For anything larger than a small pour, or anything structural, ready-mixed concrete is usually better: it's batched to a specified strength, mixed consistently, delivered fast, and can be tested. Hand- or site-mixing from bags suits small jobs — a few post holes, a garden path, a small slab — where the quantities here are most useful. For a continuous pour above roughly a cubic metre, a delivery avoids the cold joints and inconsistency of many small batches.
They're estimates based on typical bulk densities (around 1600 kg/m³ for sand and 1450 kg/m³ for coarse aggregate), which vary with grading, moisture, and compaction. Wet sand in particular "bulks up" and weighs differently than dry. Order by volume where you can, treat the weights as a guide for transport, and allow a margin. The cement figure is the most reliable because cement's density is consistent.
Concrete gains strength over time as it cures. It typically reaches around 70% of its design strength in about 7 days and its nominal strength at 28 days, the standard age for strength testing, then keeps gaining slowly for months. Keeping it moist (curing) during the first days is critical — letting it dry out too soon weakens it. You can usually remove formwork and walk on a slab within a day or two, but don't apply full loads until it has cured. Follow the specification and local guidance for striking and loading times.

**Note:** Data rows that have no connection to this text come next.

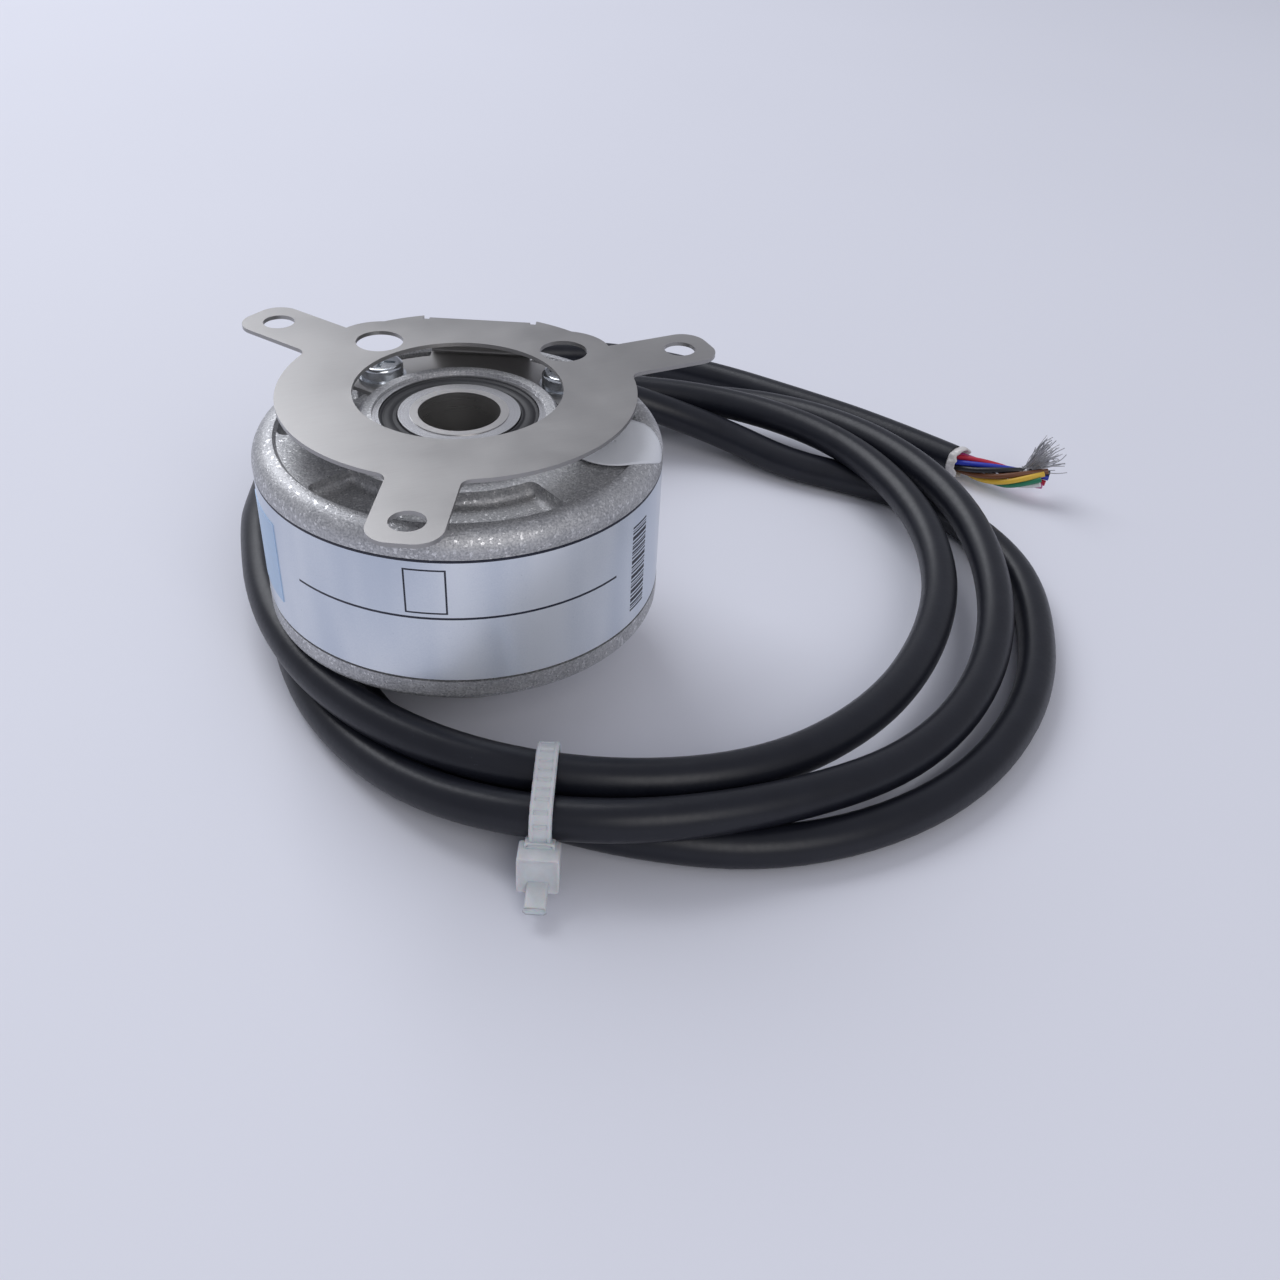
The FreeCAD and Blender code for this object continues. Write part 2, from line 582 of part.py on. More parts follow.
def ear_root(edge):
    """True for an upright edge where a side of an ear meets the round of the plate."""
    if edge.BoundBox.ZLength < PLATE_T / 2 or edge.BoundBox.XLength > 0.01:
        return False
    at = edge.CenterOfMass
    reach = math.hypot(at.x, at.y)
    if abs(reach - PLATE_R) > 0.3:
        return False
    angle = math.degrees(math.atan2(at.y, at.x))
    off = [abs((angle - ear + 180) % 360 - 180) for ear in EAR_ANGLES]
    return min(off) < math.degrees(math.asin(EAR_HALF_W / PLATE_R)) + 1


def coupling_washers():
    return group([ring(WASHER_R, M3_PAN[0] + SCREW_GAP, FOOT_TOP, FOOT_TOP + WASHER_T,
                       side * COUPLING_SCREW_X, COUPLING_SCREW_Y) for side in (-1, 1)])


def coupling_screws():
    seats = [V(side * COUPLING_SCREW_X, COUPLING_SCREW_Y, FOOT_TOP + WASHER_T) for side in (-1, 1)]
    return group([screw(M3_PAN, seat, COUPLING_SCREW_LEN, V(0, 0, -1)) for seat in seats])


# ---- optics and board ----
def circuit_board():
    board = ring(BOARD_R, BOARD_HOLE_R, BOARD_Z, BOARD_TOP)
    for angle in COVER_SCREW_ANGLES:
        at = polar(COVER_SCREW_PITCH_R, angle)
        board = board.cut(cylinder(COVER_BOSS_R + 0.4, BOARD_Z - 1, BOARD_TOP + 1, at.x, at.y))
    for angle in BOARD_SCREW_ANGLES:
        at = polar(BOARD_SCREW_PITCH_R, angle)
        board = board.cut(cylinder(M2_PAN[0] + SCREW_GAP, BOARD_Z - 1, BOARD_TOP + 1, at.x, at.y))
    return board


def board_screws():
    seats = [polar(BOARD_SCREW_PITCH_R, angle, BOARD_TOP) for angle in BOARD_SCREW_ANGLES]
    short = (M2_PAN[0], M2_PAN[1], 0.8)
    return group([screw(short, seat, BOARD_T + BOARD_LIFT + 1.0, V(0, 0, -1)) for seat in seats])


def photo_sensor():
    length, width, height = SENSOR_SIZE
    return box(SENSOR_AT_R - length / 2, SENSOR_AT_R + length / 2, -width / 2, width / 2,
               BOARD_TOP, BOARD_TOP + height)


def scanning_mask():
    length, width, _ = SENSOR_SIZE
    return box(SENSOR_AT_R - length / 2 + 0.4, SENSOR_AT_R + length / 2 - 0.4,
               -width / 2 + 0.4, width / 2 - 0.4, SENSOR_TOP, MASK_TOP)


def lamp_holder():
    """C-shaped bracket that stands on the board outside the disc and carries the lamp over it."""
    half = LAMP_HOLDER_W / 2
    arm_low = DISC_Z + DISC_T + DISC_GAP
    inner = DISC_R + 0.6
    post = box(inner, BOARD_R - 0.6, -half, half, BOARD_TOP, LAMP_HOLDER_TOP)
    arm = box(SENSOR_AT_R - 2.4, inner, -half, half, arm_low, LAMP_HOLDER_TOP)
    holder = union([post, arm])
    return holder.cut(cylinder(LAMP_R, arm_low - 1, arm_low + LAMP_H, SENSOR_AT_R, 0))


def lamp():
    arm_low = DISC_Z + DISC_T + DISC_GAP
    return cylinder(LAMP_R, arm_low, arm_low + LAMP_H, SENSOR_AT_R, 0)


def board_chips():
    return group([box(x - w / 2, x + w / 2, y - d / 2, y + d / 2, BOARD_TOP, BOARD_TOP + h)
                  for x, y, w, d, h in CHIPS])


def wire_terminal():
    width, depth, height = TERMINAL_SIZE
    y1 = BOARD_R - 1.6
    return box(-width / 2, width / 2, y1 - depth, y1, BOARD_TOP, BOARD_TOP + height)


def lead_wires():
    """Eight leads that drop from the end of the jacket into the board's terminal."""
    top = BOARD_TOP + TERMINAL_SIZE[2]
    y_end = BOARD_R - 1.6 - TERMINAL_SIZE[1] / 2
    leads = []
    for i in range(LEAD_COUNT):
        side = i - (LEAD_COUNT - 1) / 2
        angle = math.radians(360.0 * i / LEAD_COUNT)
        start = V(math.sin(angle) * 1.5, JACKET_IN_Y - LEAD_R, EXIT_Z + math.cos(angle) * 1.2)
        knee = V(side * LEAD_PITCH, y_end + 0.2, EXIT_Z + 0.4)
        end = V(side * LEAD_PITCH, y_end, top)
        leads.append(rod(LEAD_R, start, knee).fuse(rod(LEAD_R, knee, end)).fuse(
            Part.makeSphere(LEAD_R, knee)).removeSplitter())
    return leads


# ---- gland ----
def gland_body():
    face = EXIT_FACE_Y
    spigot = rod(GLAND_SPIGOT_R, V(0, CAVITY_R - 0.5, EXIT_Z), V(0, face, EXIT_Z))
    collar = hexagon(GLAND_COLLAR_R, V(0, face, EXIT_Z), GLAND_COLLAR_L, Y_AXIS)
    stub = rod(GLAND_STUB_R, V(0, face + GLAND_COLLAR_L, EXIT_Z),
               V(0, face + GLAND_COLLAR_L + GLAND_STUB_L, EXIT_Z))
    body = union([spigot, collar, stub])
    return body.cut(rod(CABLE_R, V(0, CAVITY_R - 2, EXIT_Z), V(0, face + 12, EXIT_Z)))


def gland_nut():
    start = NUT_END_Y - NUT_L
    nut = hexagon(NUT_R, V(0, start, EXIT_Z), NUT_L - 1.8, Y_AXIS)
    dome = Part.makeCone(NUT_R, NUT_R - 1.6, 1.8, V(0, start + NUT_L - 1.8, EXIT_Z), Y_AXIS)
    nut = union([nut, dome])
    nut = nut.cut(rod(GLAND_STUB_R, V(0, start - 1, EXIT_Z), V(0, start + NUT_L - NUT_LIP, EXIT_Z)))
    return nut.cut(rod(CABLE_R + 0.15, V(0, start, EXIT_Z), V(0, start + NUT_L + 1, EXIT_Z)))


def gland_seal():
    stub_end = EXIT_FACE_Y + GLAND_COLLAR_L + GLAND_STUB_L
    nut_inside = NUT_END_Y - NUT_LIP
    sleeve = rod(GLAND_STUB_R, V(0, stub_end, EXIT_Z), V(0, nut_inside, EXIT_Z))
    return sleeve.cut(rod(CABLE_R, V(0, stub_end - 1, EXIT_Z), V(0, nut_inside + 1, EXIT_Z)))


# ---- cable ----
def cord_wire(points):
    """Straight runs joined by tangent arcs, each as large as its two runs allow."""
    nodes = [V(*point) for point in points]
    edges = []
    cursor = nodes[0]
    radii = []
    for before, here, after in zip(nodes, nodes[1:], nodes[2:]):
        into = here.sub(before)
        out = after.sub(here)
        reach = RUN_SHARE * min(into.Length, out.Length)
        half = into.getAngle(out) / 2
        radii.append(reach / math.tan(half))
        into.normalize()
        out.normalize()
        start = here.sub(V(into).multiply(reach))
        end = here.add(V(out).multiply(reach))
        inward = out.sub(into)
        inward.normalize()
        apex = here.add(V(inward).multiply(radii[-1] * (1 / math.cos(half) - 1)))
        edges.append(Part.LineSegment(cursor, start).toShape())
        edges.append(Part.Arc(start, apex, end).toShape())
        cursor = end
    edges.append(Part.LineSegment(cursor, nodes[-1]).toShape())
    return Part.Wire(edges), radii


def tube(points, radius, name=""):
    """Round tube along a cord's route; prints its bends and its volume check."""
    wire, radii = cord_wire(points)
    start = V(*points[0])
    direction = V(*points[1]).sub(start)
    section = Part.Wire(Part.makeCircle(radius, start, direction))
    solid = wire.makePipeShell([section], True, False)
    expected = math.pi * radius ** 2 * wire.Length
    if name:
        print(name, "length %.1f" % wire.Length, "volume ratio %.4f" % (solid.Volume / expected),
              "radii", ["%.1f" % value for value in radii])
    return solid


def coil_edge(radii):
    """Smooth closed curve through radii given every even step round the coil's centre."""
    step = 360.0 / len(radii)
    points = [polar(radius, step * i).add(V(COIL_CENTRE[0], COIL_CENTRE[1], 0))
              for i, radius in enumerate(radii)]
    curve = Part.BSplineCurve()
    curve.interpolate(Points=points, PeriodicFlag=True)
    return Part.Wire(curve.toShape())


def cable_entry():
    """The stretch of cable that the gland holds, from inside the housing to the nut's mouth."""
    return rod(CABLE_R, V(0, JACKET_IN_Y, EXIT_Z), V(0, NUT_END_Y, EXIT_Z))


def cable_coil():
    outer = Part.Face(coil_edge(COIL_OUTER)).extrude(V(0, 0, COIL_H))
    inner = Part.Face(coil_edge(COIL_INNER)).extrude(V(0, 0, COIL_H + 2))
    return outer.cut(moved(inner, V(0, 0, -1)))


def cable_tie():
    """Nylon tie: a flat band round the loops, its head at the front and the cut end of its tail."""
    x0, x1 = TIE_X
    y0, y1 = TIE_Y
    outer = box(x0, x1, y0, y1, 0, TIE_TOP)
    outer = outer.makeFillet(TIE_ROUND, edges_where(outer, lambda e: e.BoundBox.XLength > (x1 - x0) / 2))
    inner = box(x0 - 1, x1 + 1, y0 + TIE_T, y1 - TIE_T, TIE_T, TIE_TOP - TIE_T)
    inner = inner.makeFillet(TIE_ROUND - TIE_T,
                             edges_where(inner, lambda e: e.BoundBox.XLength > (x1 - x0) / 2))
    band = outer.cut(inner)
    mid = (x0 + x1) / 2
    width, depth, height = TIE_HEAD
    front = y0 - depth + TIE_T
    head = box(mid - width / 2, mid + width / 2, front, y0 + TIE_T * 0.6, 1.6, 1.6 + height)
    head = head.makeFillet(0.5, edges_where(head, lambda e: e.BoundBox.YLength > depth / 2))
    tail_w, tail_l, tail_t = TIE_TAIL
    tail = box(mid - tail_w / 2, mid + tail_w / 2, front - tail_l, front + 0.2, 2.2, 2.2 + tail_t)
    return union([band, head, tail])


def cable_foil():
    end = V(*TAIL_ROUTE[-1])
    direction = end.sub(V(*TAIL_ROUTE[-2])).normalize()
    return Part.makeCone(CABLE_R - 0.3, FOIL_TIP_R, FOIL_L, end, direction)


def core_route(i):
    """Centre line of one stripped core, on a ring that opens a little towards its end."""
    angle = math.radians(360.0 * i / CORE_COUNT)
    last = len(CORE_ROUTE) - 1
    points = []
    for k, (x, y, z) in enumerate(CORE_ROUTE):
        spread = CORE_RING_R * (1 + (CORE_SPREAD - 1) * k / last)
        points.append((x + 0.62 * spread * math.cos(angle), y + 0.78 * spread * math.cos(angle),
                       z + spread * math.sin(angle)))
    return points


def stripped_cores():
    start = V(*TAIL_ROUTE[-1])
    direction = start.sub(V(*TAIL_ROUTE[-2])).normalize()
    beyond = start.add(V(direction).multiply(FOIL_L))
    keep = Part.makeCylinder(20, 40, beyond, direction)
    return [tube(core_route(i), CORE_R).common(keep) for i in range(CORE_COUNT)]


def shield_braid():
    start = V(*BRAID_START)
    direction = V(*BRAID_END).sub(start)
    return Part.makeCone(BRAID_R[0], BRAID_R[1], direction.Length, start, direction)


# ---- writing ----
def build():
    nodes = {}
    for name, z0 in (("front", FRONT_BEARING_Z), ("rear", REAR_BEARING_Z)):
        outer, inner, balls, cage, seals = bearing_parts(z0)
        nodes[name + "_outer_ring"] = outer
        nodes[name + "_inner_ring"] = inner
        nodes[name + "_balls"] = balls
        nodes[name + "_ball_cage"] = cage
        nodes[name + "_bearing_seals"] = seals
    nodes["hollow_shaft"] = hollow_shaft()
    nodes["retaining_ring"] = retaining_ring()
    nodes["inner_spacer"] = inner_spacer()
    nodes["disc_hub"] = disc_hub()
    nodes["code_disc"] = code_disc()
    nodes["clamp_collar"] = clamp_collar()
    nodes["collar_screw"] = collar_screw()
    nodes["housing_body"] = housing_body()
    nodes["cover_gasket"] = cover_gasket()
    nodes["rear_cover"] = rear_cover()
    nodes["cover_screws"] = cover_screws()
    nodes["rear_seal"] = rear_seal()
    nodes["name_label"] = name_label()
    nodes["side_sticker"] = side_sticker()
    nodes["seal_sticker"] = seal_sticker()
    nodes["spring_plate"] = spring_plate()
    nodes["coupling_washers"] = coupling_washers()
    nodes["coupling_screws"] = coupling_screws()
    nodes["circuit_board"] = circuit_board()
    nodes["board_screws"] = board_screws()
    nodes["photo_sensor"] = photo_sensor()
    nodes["scanning_mask"] = scanning_mask()
    nodes["lamp_holder"] = lamp_holder()
    nodes["lamp"] = lamp()
    nodes["board_chips"] = board_chips()
    nodes["wire_terminal"] = wire_terminal()
    nodes["lead_wires"] = group(lead_wires())
    nodes["gland_body"] = gland_body()
    nodes["gland_nut"] = gland_nut()
    nodes["gland_seal"] = gland_seal()
    nodes["cable_entry"] = cable_entry()
    nodes["cable_lead"] = tube(LEAD_ROUTE, CABLE_R, "cable_lead")
    nodes["cable_coil"] = cable_coil()
    nodes["cable_tail"] = tube(TAIL_ROUTE, CABLE_R, "cable_tail")
    nodes["cable_tie"] = cable_tie()
    nodes["cable_foil"] = cable_foil()
    nodes["stripped_cores"] = group(stripped_cores())
    nodes["shield_braid"] = shield_braid()
    return nodes


os.makedirs("parts", exist_ok=True)
for node, shape in build().items():
    shape.exportStep(os.path.join("parts", node + ".step"))
    print(node, len(shape.Solids), "solids", "valid" if shape.isValid() else "NOT VALID",
          "volume %.1f" % shape.Volume)
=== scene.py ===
"""Looks of a hollow-shaft rotary encoder with an eared spring plate and three loose loops of cable.

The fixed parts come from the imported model. This script dresses them, and builds the soft and fine
pieces in detail: the cable, its tie, the stripped end, the bearing seals and the round sticker.
Metres, +Z up along the shaft, origin at the lower end of the hollow shaft.
"""

import json
import logging
import math
import random
from dataclasses import dataclass, field
from enum import Enum
from typing import Any, Dict, List, Optional, Sequence, Tuple, Union

import bmesh
import bpy
from mathutils import Matrix, Vector

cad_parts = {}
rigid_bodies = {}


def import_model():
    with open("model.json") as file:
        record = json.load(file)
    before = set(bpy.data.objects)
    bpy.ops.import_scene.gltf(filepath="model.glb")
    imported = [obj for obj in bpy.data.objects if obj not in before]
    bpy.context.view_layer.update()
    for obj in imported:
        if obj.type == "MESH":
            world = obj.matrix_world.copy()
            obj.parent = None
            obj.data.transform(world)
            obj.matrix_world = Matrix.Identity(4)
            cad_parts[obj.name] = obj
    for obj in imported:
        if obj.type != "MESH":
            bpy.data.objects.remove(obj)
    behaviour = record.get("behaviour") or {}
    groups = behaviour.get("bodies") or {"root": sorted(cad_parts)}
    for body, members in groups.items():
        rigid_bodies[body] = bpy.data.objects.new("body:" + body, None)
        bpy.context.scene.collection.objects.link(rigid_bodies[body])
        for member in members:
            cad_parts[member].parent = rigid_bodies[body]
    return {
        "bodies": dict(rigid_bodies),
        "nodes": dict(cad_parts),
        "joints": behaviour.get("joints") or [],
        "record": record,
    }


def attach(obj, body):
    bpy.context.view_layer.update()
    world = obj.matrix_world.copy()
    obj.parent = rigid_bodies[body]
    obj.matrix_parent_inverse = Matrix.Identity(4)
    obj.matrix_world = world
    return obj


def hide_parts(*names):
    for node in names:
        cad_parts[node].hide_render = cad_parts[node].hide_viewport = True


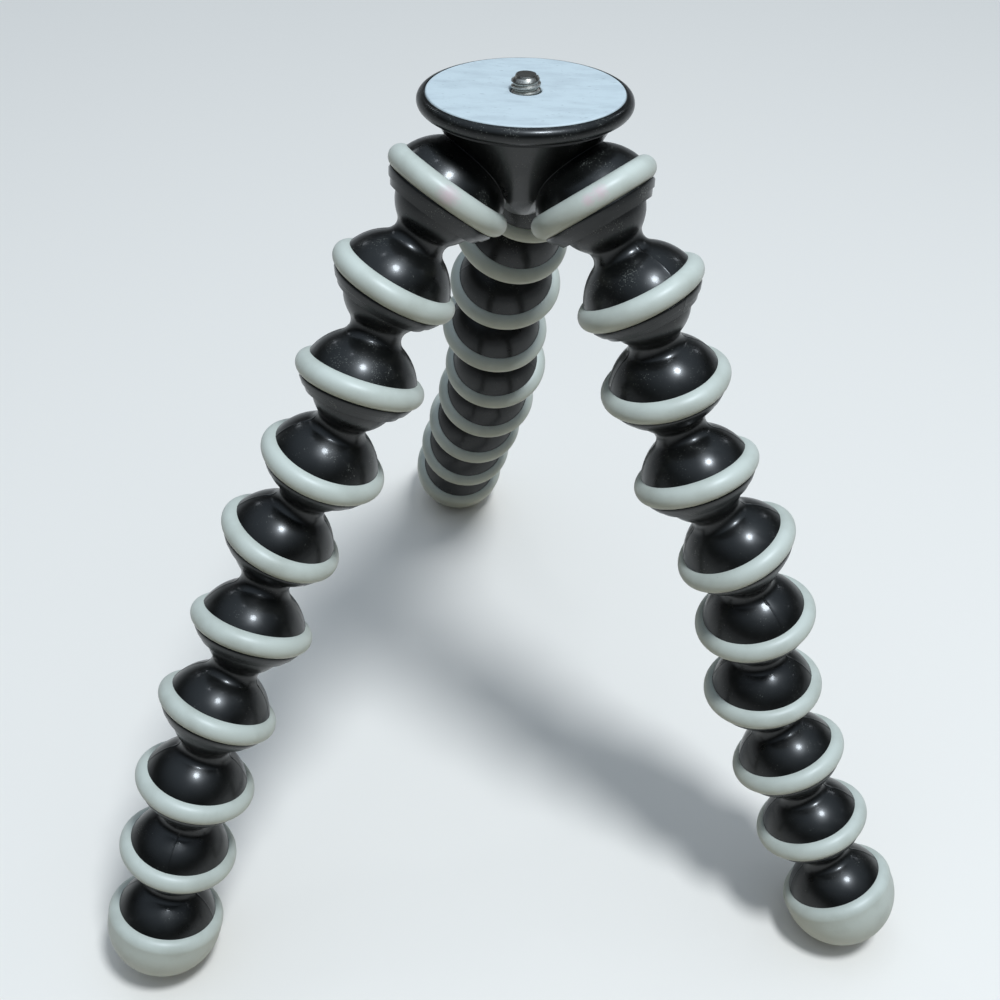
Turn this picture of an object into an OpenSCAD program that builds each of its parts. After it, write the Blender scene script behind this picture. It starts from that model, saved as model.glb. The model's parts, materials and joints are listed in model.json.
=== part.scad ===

Only for estimating quantities, not for specifying the concrete. Structural elements — foundations carrying significant load, suspended slabs, beams, columns — must use a specified, designed mix to a strength class and be detailed by a qualified engineer to the governing code. Building codes and inspectors set the requirements. Use this calculator to plan materials for minor and DIY works, and seek professional design for anything structural.